It was also in Fort Griffin that Doc took up with Hungarian born Mary Katherine Haroney, known in the West as Kate Elder—though according to Kate she had first met Doc a few years earlier in St. Louis when he was a newly graduated dental student practicing dentistry “on Fourth Street, near the Planter’s House Hotel.” Kate’s reminiscence was part of a series of letters she wrote to an Arizona newspaper reporter in the 1930’s, but as she was just a woman in a man’s Western world her story was pretty much ignored. I had ignored it myself, as everyone knew that Doc Holliday had never been in St. Louis and Kate’s memories were likely confused by old age. But when I went to Philadelphia to research Holliday’s time in dental school, I discovered that he had a classmate there who was from St. Louis and who had returned to that city after graduation, where he had a practice on Fourth Street near the Planter’s House Hotel—the very location Kate had mentioned in her letters. Of all the cities and all the addresses she could have imagined, she had picked a place actually linked to Holliday’s early life, which gave credence to her memoir.
It was also from Kate that I took the story of Doc’s sudden illness in Trinidad and the harrowing covered wagon journey over the mountains to the healing hot springs at Las Vegas, New Mexico, but it was my own research that uncovered information about Doc’s Las Vegas saloon. I had written to the clerk of the San Miguel County Court three times asking for a copy of the original deed and three times been told that no such record existed. Although Holliday’s property ownership in Las Vegas was mentioned in the local paper, the usual legal proof of ownership seemed strangely missing. So I booked a flight to New Mexico and went to see for myself if the deed existed. And there it was carefully recorded in the County Deed Book: Dock Holliday’s deed to a saloon on Centre Street. The misspelled name had made the clerk miss the record.

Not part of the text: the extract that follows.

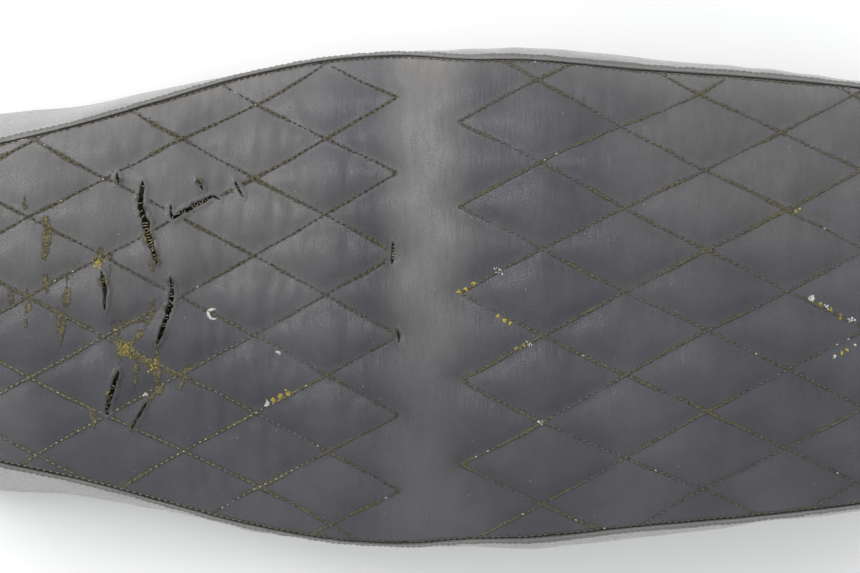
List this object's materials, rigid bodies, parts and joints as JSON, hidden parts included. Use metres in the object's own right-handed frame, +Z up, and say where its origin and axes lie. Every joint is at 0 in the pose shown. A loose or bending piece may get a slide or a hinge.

But I wasn’t alone in researching Doc’s lost years between Georgia and Tombstone. My friend and fellow author Dr. Gary Roberts (Doc Holliday: The Life and Legend) has spent years delving into old newspapers and trying to piece together the scattered facts that add up to a story. I thank him for his generous sharing of his research and his support of my own work. We never saw a conflict between his biography and my historical fiction, as we approach the history of Doc Holliday from our own areas of expertise, trying to breathe life into the legend. I also thank author Casey Tefertiller for his research and encouragement through the years—his Wyatt Earp: The Life Behind the Legend remains the best biography of the lawman who became Doc Holliday’s favorite friend. If Bat Masterson expressed dislike for Doc, it may have been because Doc so clearly favored Wyatt over all the other men he knew. Even Kate was jealous of Doc’s affection for Wyatt, a factual element that added to the fiction of Dance with the Devil.
Many thanks to the archivists and historians who aided in my own work: the late Susan McKey Thomas ( In Search of the Hollidays ), Doc’s cousin whose family history work started my own research and who became my dear friend over the years; Joan Farmer of the Old Jail Art Center, Albany, Texas; Harold F. Thatcher, City of Las Vegas Museum and Rough Rider Memorial Collection, New Mexico; and Dr. Arthur W. Bork, Prescott, Arizona, who knew and interviewed Kate Elder and shared his recollections with me. Family & friends who were my first readers and stalwart supporters: Patricia Petersen, Samuel Shannon, Sterling Felsted, Jennifer Felsted, Heather Shannon, Ashley Wilcox, Ross Wilcox, Mack Peirson, Daniel Mikat, Michael Spain, Melinda Talley, VelDean Fincher, and Dr. Dorothy Mikat. Special thanks to Laura Pilcher, copyeditor extraordinaire, and to Dan and Sally Mikat for giving me long quiet weeks to write at their home on Mackinac Island, Michigan. And especially to Erin Turner, Editorial Director of TwoDot Books, for giving new life and a new look to Doc Holliday’s Wild West story.
Finally, thanks to my late mother, Beth Wanlass Peirson, who was my best research assistant as we traveled the West in search of Doc Holliday, and to my husband and favorite dentist, Dr. Ronald Wilcox, who paid for all the trips and watched the kids while I was traveling, and whose understanding of the pride of profession helped me to understand John Henry Holliday, D.D.S. Without you, Doc’s story would have remained just a legend.
—Victoria Wilcox
Peachtree City, Georgia
About the Author
Victoria Wilcox is Founding Director of Georgia’s Holliday-Dorsey-Fife House Museum (the antebellum home of the family of Doc Holliday, now a site on the National Register of Historic Places), where she learned the family’s untold stories of their legendary cousin. Her work with the museum led to two decades of original research, making her a nationally recognized authority on the life of Doc Holliday. She is the author of the documentary film In Search of Doc Holliday and the award-winning historical novel trilogy The Saga of Doc Holliday, for which she twice received Georgia Author of the Year honors and in 2016 was named Best Historical Western Novelist by True West Magazine. She has lectured across the country, appeared in local and regional media, guested on NPR affiliates, and was featured in the Fox Network series Legends & Lies: The Real West. She is a member of the Western Writers of America, the Wild West History Association, Women Writing the West, and the Writer’s Guild of the Booth Museum of Western Art and has been a featured contributor to True West Magazine. In the summer of 2017, she joined actor Val Kilmer ( Tombstone ) as guest historian at the inaugural “Doc HolliDays” in Tomb-stone, Arizona, site of the legendary OK Corral gunfight.